What you will do> Return the listing below word for word.

Dataset entries>

*-*-*

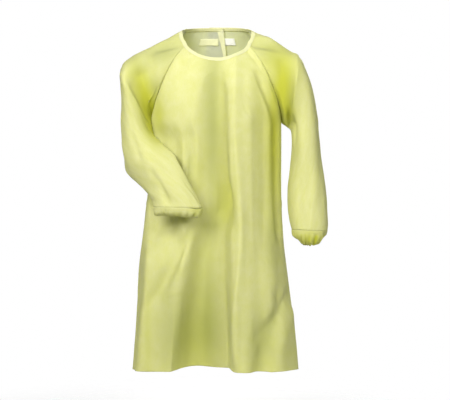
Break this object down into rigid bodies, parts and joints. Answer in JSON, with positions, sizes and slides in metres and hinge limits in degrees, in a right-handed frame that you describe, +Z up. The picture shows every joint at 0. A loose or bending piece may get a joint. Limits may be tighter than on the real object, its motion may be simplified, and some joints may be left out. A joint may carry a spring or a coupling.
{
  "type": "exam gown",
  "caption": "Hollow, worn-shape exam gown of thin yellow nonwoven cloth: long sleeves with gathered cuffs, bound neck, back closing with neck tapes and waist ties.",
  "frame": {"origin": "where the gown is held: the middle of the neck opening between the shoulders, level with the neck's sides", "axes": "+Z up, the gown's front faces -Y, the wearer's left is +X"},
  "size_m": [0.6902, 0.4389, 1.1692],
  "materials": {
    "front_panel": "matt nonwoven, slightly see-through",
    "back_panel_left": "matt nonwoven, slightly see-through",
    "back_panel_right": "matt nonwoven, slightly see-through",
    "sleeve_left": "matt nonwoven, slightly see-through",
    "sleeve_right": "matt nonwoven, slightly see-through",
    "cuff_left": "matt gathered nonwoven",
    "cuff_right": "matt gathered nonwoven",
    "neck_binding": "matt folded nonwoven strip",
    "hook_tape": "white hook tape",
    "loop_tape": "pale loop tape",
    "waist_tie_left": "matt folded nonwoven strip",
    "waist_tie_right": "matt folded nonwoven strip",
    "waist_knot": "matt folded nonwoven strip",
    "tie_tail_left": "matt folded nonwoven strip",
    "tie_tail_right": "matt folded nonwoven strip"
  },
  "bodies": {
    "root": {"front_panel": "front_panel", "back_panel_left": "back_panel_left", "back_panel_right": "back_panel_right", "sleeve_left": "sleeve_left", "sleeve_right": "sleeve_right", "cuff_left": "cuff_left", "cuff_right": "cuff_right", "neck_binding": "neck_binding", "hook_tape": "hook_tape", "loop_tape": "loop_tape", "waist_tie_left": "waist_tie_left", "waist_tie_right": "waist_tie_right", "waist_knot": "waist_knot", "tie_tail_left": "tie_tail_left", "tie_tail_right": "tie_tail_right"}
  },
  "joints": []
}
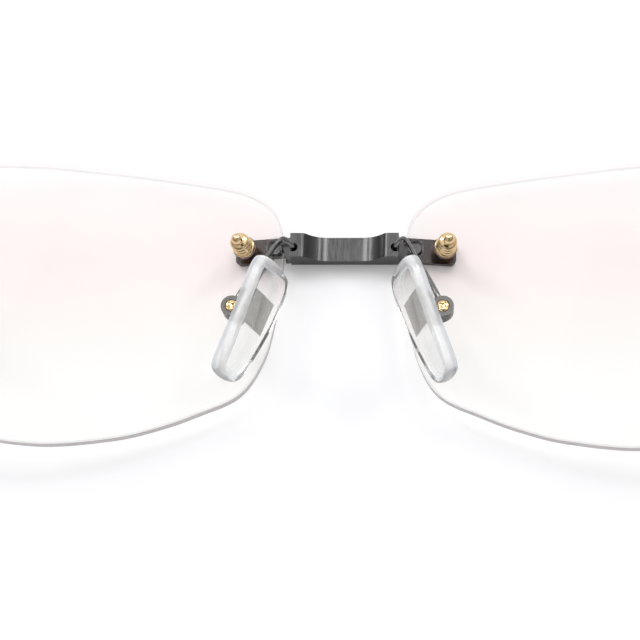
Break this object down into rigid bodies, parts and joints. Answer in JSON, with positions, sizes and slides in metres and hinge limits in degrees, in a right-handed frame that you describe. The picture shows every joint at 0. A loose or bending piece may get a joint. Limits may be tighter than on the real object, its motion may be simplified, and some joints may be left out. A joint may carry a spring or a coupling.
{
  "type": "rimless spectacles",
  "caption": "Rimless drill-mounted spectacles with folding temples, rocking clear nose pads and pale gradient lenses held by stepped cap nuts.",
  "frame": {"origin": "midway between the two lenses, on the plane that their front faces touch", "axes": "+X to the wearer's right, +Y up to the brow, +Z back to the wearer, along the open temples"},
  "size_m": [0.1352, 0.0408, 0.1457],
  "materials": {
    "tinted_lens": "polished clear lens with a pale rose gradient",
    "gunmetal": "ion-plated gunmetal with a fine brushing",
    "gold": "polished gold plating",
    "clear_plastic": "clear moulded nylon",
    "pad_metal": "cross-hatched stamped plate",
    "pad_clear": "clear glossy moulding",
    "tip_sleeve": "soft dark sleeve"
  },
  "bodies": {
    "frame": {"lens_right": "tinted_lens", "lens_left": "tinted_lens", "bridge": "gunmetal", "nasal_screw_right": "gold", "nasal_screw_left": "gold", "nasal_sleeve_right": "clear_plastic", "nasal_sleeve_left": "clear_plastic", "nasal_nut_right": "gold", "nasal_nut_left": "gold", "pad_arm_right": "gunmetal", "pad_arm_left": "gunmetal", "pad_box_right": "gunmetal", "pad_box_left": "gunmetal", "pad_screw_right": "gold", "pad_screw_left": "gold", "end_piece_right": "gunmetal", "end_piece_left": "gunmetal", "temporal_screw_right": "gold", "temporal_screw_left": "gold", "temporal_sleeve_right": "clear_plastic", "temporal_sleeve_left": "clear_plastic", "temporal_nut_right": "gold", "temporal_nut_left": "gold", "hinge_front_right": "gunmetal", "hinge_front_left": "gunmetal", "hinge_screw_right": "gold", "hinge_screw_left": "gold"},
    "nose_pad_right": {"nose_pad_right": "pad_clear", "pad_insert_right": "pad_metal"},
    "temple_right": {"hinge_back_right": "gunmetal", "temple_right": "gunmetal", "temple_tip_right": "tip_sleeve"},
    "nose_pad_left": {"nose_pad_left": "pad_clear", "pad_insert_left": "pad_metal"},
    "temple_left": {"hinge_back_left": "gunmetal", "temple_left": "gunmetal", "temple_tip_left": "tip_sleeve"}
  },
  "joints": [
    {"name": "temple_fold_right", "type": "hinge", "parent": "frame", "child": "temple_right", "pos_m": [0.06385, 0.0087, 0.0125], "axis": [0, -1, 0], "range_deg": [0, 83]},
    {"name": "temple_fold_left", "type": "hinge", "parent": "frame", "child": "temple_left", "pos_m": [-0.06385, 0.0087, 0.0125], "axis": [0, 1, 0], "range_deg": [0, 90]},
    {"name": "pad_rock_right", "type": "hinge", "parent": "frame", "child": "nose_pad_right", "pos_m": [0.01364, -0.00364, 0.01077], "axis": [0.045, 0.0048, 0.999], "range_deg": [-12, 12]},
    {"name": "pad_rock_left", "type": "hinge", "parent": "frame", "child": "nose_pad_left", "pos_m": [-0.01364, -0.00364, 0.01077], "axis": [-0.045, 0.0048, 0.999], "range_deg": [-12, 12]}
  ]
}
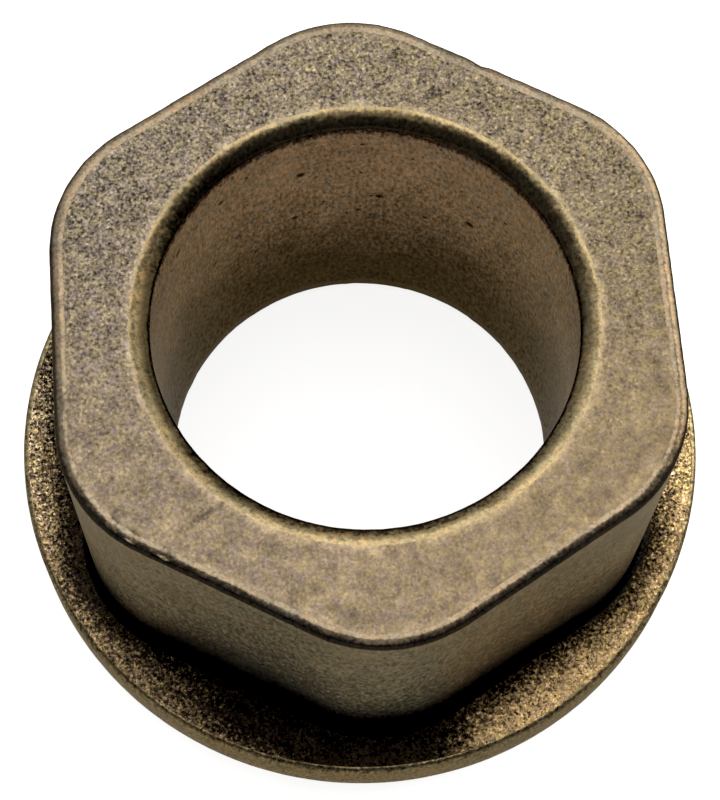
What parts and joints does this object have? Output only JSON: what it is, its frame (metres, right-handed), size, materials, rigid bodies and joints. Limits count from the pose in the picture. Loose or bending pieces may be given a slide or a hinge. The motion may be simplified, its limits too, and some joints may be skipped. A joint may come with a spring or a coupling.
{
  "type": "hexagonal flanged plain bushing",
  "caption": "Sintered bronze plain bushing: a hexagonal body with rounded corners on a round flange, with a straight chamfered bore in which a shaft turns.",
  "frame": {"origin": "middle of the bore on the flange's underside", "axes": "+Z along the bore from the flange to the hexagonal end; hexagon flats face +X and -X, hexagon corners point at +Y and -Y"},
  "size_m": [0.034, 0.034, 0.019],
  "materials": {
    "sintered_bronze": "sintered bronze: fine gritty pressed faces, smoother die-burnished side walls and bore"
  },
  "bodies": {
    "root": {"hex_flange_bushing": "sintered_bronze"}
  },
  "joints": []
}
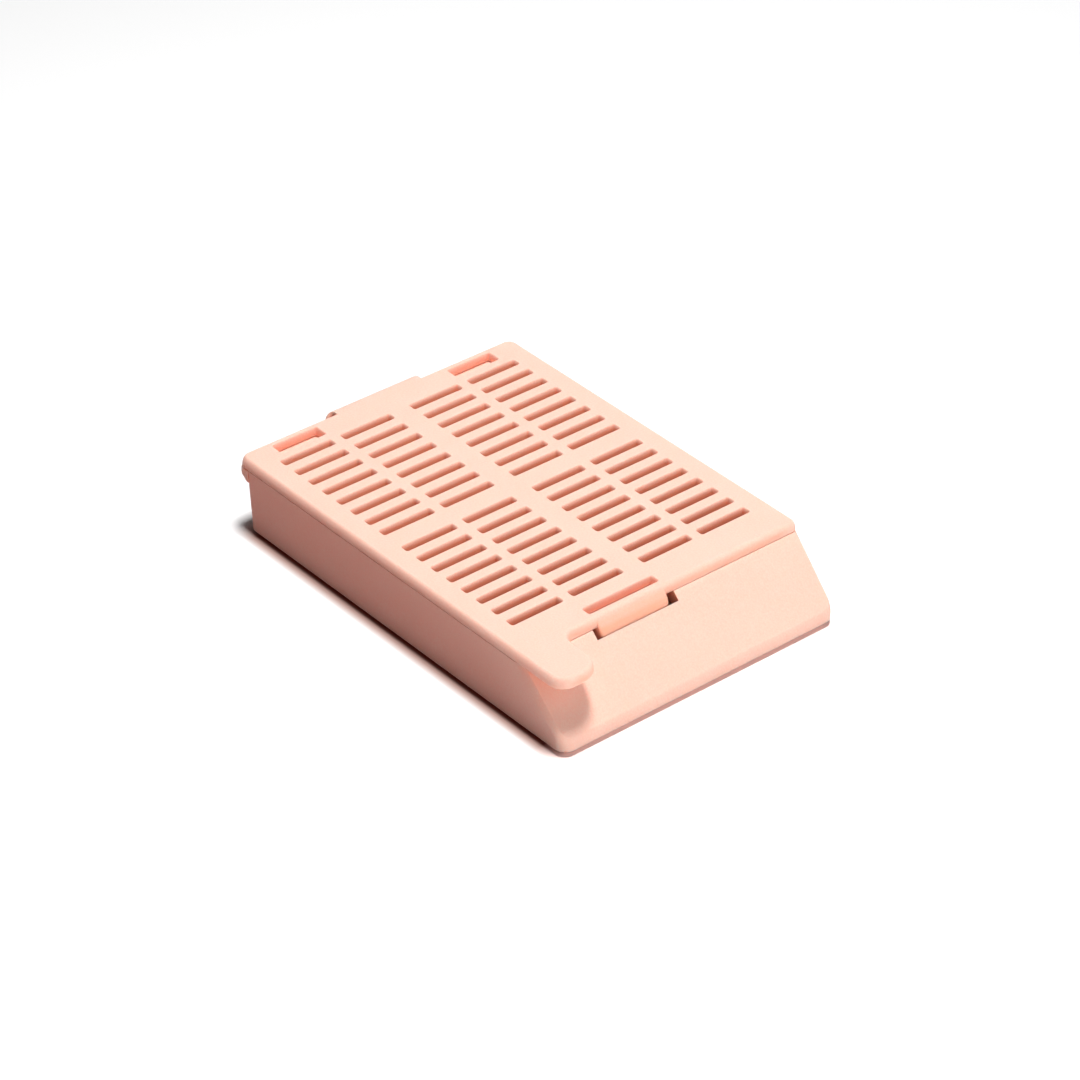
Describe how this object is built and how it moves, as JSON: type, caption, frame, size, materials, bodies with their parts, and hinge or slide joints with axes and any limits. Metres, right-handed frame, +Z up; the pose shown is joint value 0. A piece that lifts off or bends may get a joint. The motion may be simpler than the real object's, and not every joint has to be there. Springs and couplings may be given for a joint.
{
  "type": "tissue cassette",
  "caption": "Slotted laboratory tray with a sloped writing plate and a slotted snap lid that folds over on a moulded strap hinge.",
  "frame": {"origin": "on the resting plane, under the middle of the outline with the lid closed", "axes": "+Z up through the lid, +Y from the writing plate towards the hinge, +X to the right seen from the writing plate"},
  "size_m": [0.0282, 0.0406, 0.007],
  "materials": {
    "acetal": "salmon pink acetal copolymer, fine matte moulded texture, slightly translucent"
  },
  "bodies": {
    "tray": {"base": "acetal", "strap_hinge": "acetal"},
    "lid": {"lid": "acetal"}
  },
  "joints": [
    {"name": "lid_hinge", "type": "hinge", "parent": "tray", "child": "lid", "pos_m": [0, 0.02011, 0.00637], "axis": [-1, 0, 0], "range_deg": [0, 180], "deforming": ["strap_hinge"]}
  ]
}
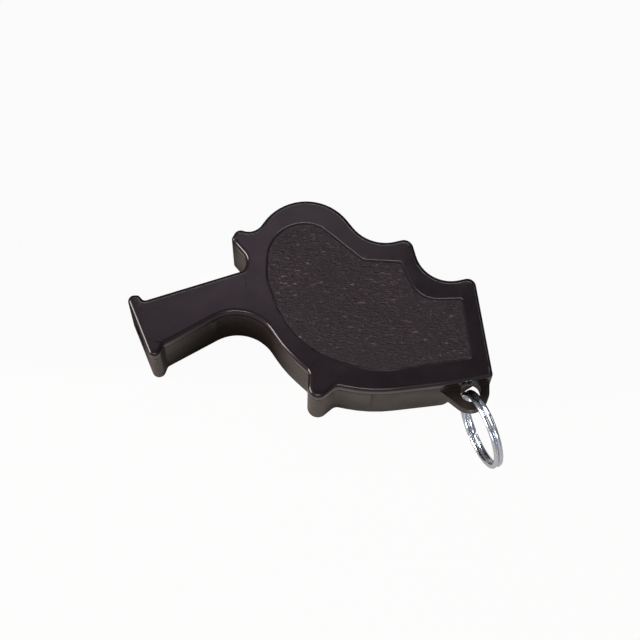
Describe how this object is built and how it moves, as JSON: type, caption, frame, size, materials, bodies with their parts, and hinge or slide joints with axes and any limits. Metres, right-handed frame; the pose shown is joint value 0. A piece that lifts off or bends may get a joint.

*-*-*

Exercise answer>
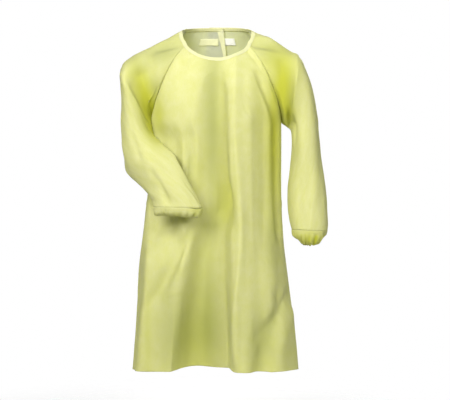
Break this object down into rigid bodies, parts and joints. Answer in JSON, with positions, sizes and slides in metres and hinge limits in degrees, in a right-handed frame that you describe, +Z up. The picture shows every joint at 0. A loose or bending piece may get a joint. Limits may be tighter than on the real object, its motion may be simplified, and some joints may be left out. A joint may carry a spring or a coupling.
{
  "type": "exam gown",
  "caption": "Hollow, worn-shape exam gown of thin yellow nonwoven cloth: long sleeves with gathered cuffs, bound neck, back closing with neck tapes and waist ties.",
  "frame": {"origin": "where the gown is held: the middle of the neck opening between the shoulders, level with the neck's sides", "axes": "+Z up, the gown's front faces -Y, the wearer's left is +X"},
  "size_m": [0.6902, 0.4389, 1.1692],
  "materials": {
    "front_panel": "matt nonwoven, slightly see-through",
    "back_panel_left": "matt nonwoven, slightly see-through",
    "back_panel_right": "matt nonwoven, slightly see-through",
    "sleeve_left": "matt nonwoven, slightly see-through",
    "sleeve_right": "matt nonwoven, slightly see-through",
    "cuff_left": "matt gathered nonwoven",
    "cuff_right": "matt gathered nonwoven",
    "neck_binding": "matt folded nonwoven strip",
    "hook_tape": "white hook tape",
    "loop_tape": "pale loop tape",
    "waist_tie_left": "matt folded nonwoven strip",
    "waist_tie_right": "matt folded nonwoven strip",
    "waist_knot": "matt folded nonwoven strip",
    "tie_tail_left": "matt folded nonwoven strip",
    "tie_tail_right": "matt folded nonwoven strip"
  },
  "bodies": {
    "root": {"front_panel": "front_panel", "back_panel_left": "back_panel_left", "back_panel_right": "back_panel_right", "sleeve_left": "sleeve_left", "sleeve_right": "sleeve_right", "cuff_left": "cuff_left", "cuff_right": "cuff_right", "neck_binding": "neck_binding", "hook_tape": "hook_tape", "loop_tape": "loop_tape", "waist_tie_left": "waist_tie_left", "waist_tie_right": "waist_tie_right", "waist_knot": "waist_knot", "tie_tail_left": "tie_tail_left", "tie_tail_right": "tie_tail_right"}
  },
  "joints": []
}
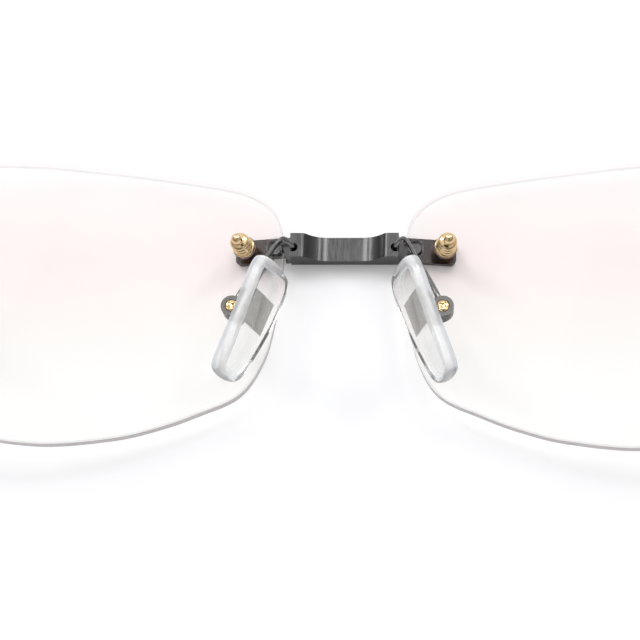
Break this object down into rigid bodies, parts and joints. Answer in JSON, with positions, sizes and slides in metres and hinge limits in degrees, in a right-handed frame that you describe. The picture shows every joint at 0. A loose or bending piece may get a joint. Limits may be tighter than on the real object, its motion may be simplified, and some joints may be left out. A joint may carry a spring or a coupling.
{
  "type": "rimless spectacles",
  "caption": "Rimless drill-mounted spectacles with folding temples, rocking clear nose pads and pale gradient lenses held by stepped cap nuts.",
  "frame": {"origin": "midway between the two lenses, on the plane that their front faces touch", "axes": "+X to the wearer's right, +Y up to the brow, +Z back to the wearer, along the open temples"},
  "size_m": [0.1352, 0.0408, 0.1457],
  "materials": {
    "tinted_lens": "polished clear lens with a pale rose gradient",
    "gunmetal": "ion-plated gunmetal with a fine brushing",
    "gold": "polished gold plating",
    "clear_plastic": "clear moulded nylon",
    "pad_metal": "cross-hatched stamped plate",
    "pad_clear": "clear glossy moulding",
    "tip_sleeve": "soft dark sleeve"
  },
  "bodies": {
    "frame": {"lens_right": "tinted_lens", "lens_left": "tinted_lens", "bridge": "gunmetal", "nasal_screw_right": "gold", "nasal_screw_left": "gold", "nasal_sleeve_right": "clear_plastic", "nasal_sleeve_left": "clear_plastic", "nasal_nut_right": "gold", "nasal_nut_left": "gold", "pad_arm_right": "gunmetal", "pad_arm_left": "gunmetal", "pad_box_right": "gunmetal", "pad_box_left": "gunmetal", "pad_screw_right": "gold", "pad_screw_left": "gold", "end_piece_right": "gunmetal", "end_piece_left": "gunmetal", "temporal_screw_right": "gold", "temporal_screw_left": "gold", "temporal_sleeve_right": "clear_plastic", "temporal_sleeve_left": "clear_plastic", "temporal_nut_right": "gold", "temporal_nut_left": "gold", "hinge_front_right": "gunmetal", "hinge_front_left": "gunmetal", "hinge_screw_right": "gold", "hinge_screw_left": "gold"},
    "nose_pad_right": {"nose_pad_right": "pad_clear", "pad_insert_right": "pad_metal"},
    "temple_right": {"hinge_back_right": "gunmetal", "temple_right": "gunmetal", "temple_tip_right": "tip_sleeve"},
    "nose_pad_left": {"nose_pad_left": "pad_clear", "pad_insert_left": "pad_metal"},
    "temple_left": {"hinge_back_left": "gunmetal", "temple_left": "gunmetal", "temple_tip_left": "tip_sleeve"}
  },
  "joints": [
    {"name": "temple_fold_right", "type": "hinge", "parent": "frame", "child": "temple_right", "pos_m": [0.06385, 0.0087, 0.0125], "axis": [0, -1, 0], "range_deg": [0, 83]},
    {"name": "temple_fold_left", "type": "hinge", "parent": "frame", "child": "temple_left", "pos_m": [-0.06385, 0.0087, 0.0125], "axis": [0, 1, 0], "range_deg": [0, 90]},
    {"name": "pad_rock_right", "type": "hinge", "parent": "frame", "child": "nose_pad_right", "pos_m": [0.01364, -0.00364, 0.01077], "axis": [0.045, 0.0048, 0.999], "range_deg": [-12, 12]},
    {"name": "pad_rock_left", "type": "hinge", "parent": "frame", "child": "nose_pad_left", "pos_m": [-0.01364, -0.00364, 0.01077], "axis": [-0.045, 0.0048, 0.999], "range_deg": [-12, 12]}
  ]
}
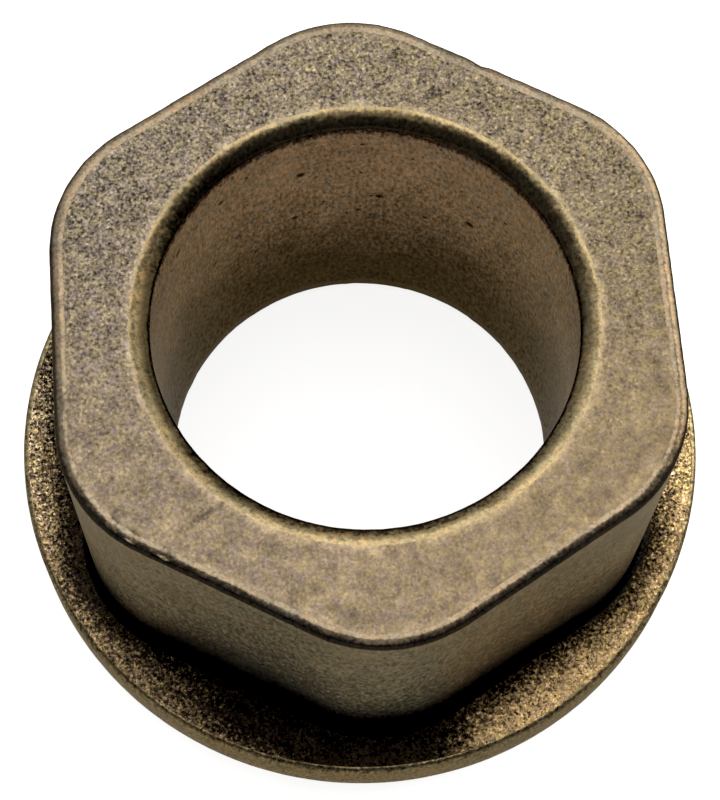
What parts and joints does this object have? Output only JSON: what it is, its frame (metres, right-handed), size, materials, rigid bodies and joints. Limits count from the pose in the picture. Loose or bending pieces may be given a slide or a hinge. The motion may be simplified, its limits too, and some joints may be skipped. A joint may come with a spring or a coupling.
{
  "type": "hexagonal flanged plain bushing",
  "caption": "Sintered bronze plain bushing: a hexagonal body with rounded corners on a round flange, with a straight chamfered bore in which a shaft turns.",
  "frame": {"origin": "middle of the bore on the flange's underside", "axes": "+Z along the bore from the flange to the hexagonal end; hexagon flats face +X and -X, hexagon corners point at +Y and -Y"},
  "size_m": [0.034, 0.034, 0.019],
  "materials": {
    "sintered_bronze": "sintered bronze: fine gritty pressed faces, smoother die-burnished side walls and bore"
  },
  "bodies": {
    "root": {"hex_flange_bushing": "sintered_bronze"}
  },
  "joints": []
}
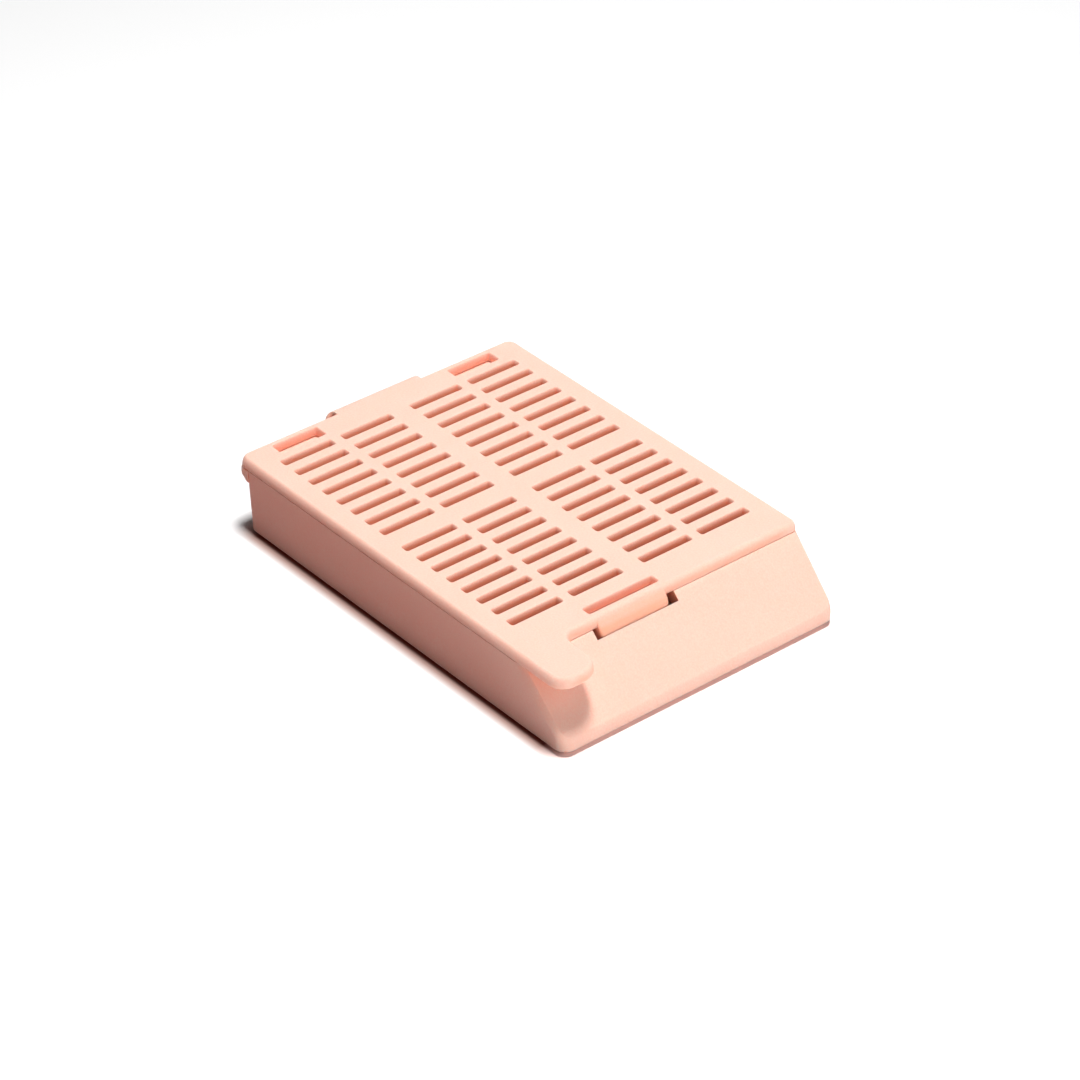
Describe how this object is built and how it moves, as JSON: type, caption, frame, size, materials, bodies with their parts, and hinge or slide joints with axes and any limits. Metres, right-handed frame, +Z up; the pose shown is joint value 0. A piece that lifts off or bends may get a joint. The motion may be simpler than the real object's, and not every joint has to be there. Springs and couplings may be given for a joint.
{
  "type": "tissue cassette",
  "caption": "Slotted laboratory tray with a sloped writing plate and a slotted snap lid that folds over on a moulded strap hinge.",
  "frame": {"origin": "on the resting plane, under the middle of the outline with the lid closed", "axes": "+Z up through the lid, +Y from the writing plate towards the hinge, +X to the right seen from the writing plate"},
  "size_m": [0.0282, 0.0406, 0.007],
  "materials": {
    "acetal": "salmon pink acetal copolymer, fine matte moulded texture, slightly translucent"
  },
  "bodies": {
    "tray": {"base": "acetal", "strap_hinge": "acetal"},
    "lid": {"lid": "acetal"}
  },
  "joints": [
    {"name": "lid_hinge", "type": "hinge", "parent": "tray", "child": "lid", "pos_m": [0, 0.02011, 0.00637], "axis": [-1, 0, 0], "range_deg": [0, 180], "deforming": ["strap_hinge"]}
  ]
}
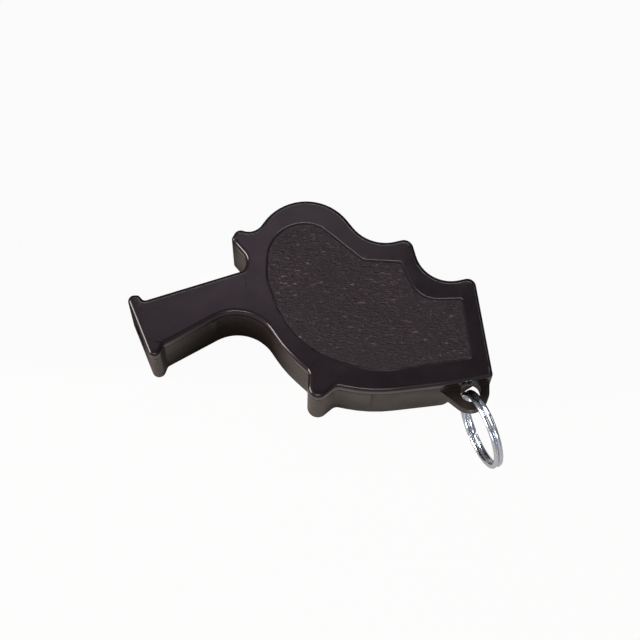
Describe how this object is built and how it moves, as JSON: type, caption, frame, size, materials, bodies with their parts, and hinge or slide joints with axes and any limits. Metres, right-handed frame; the pose shown is joint value 0. A piece that lifts off or bends may get a joint.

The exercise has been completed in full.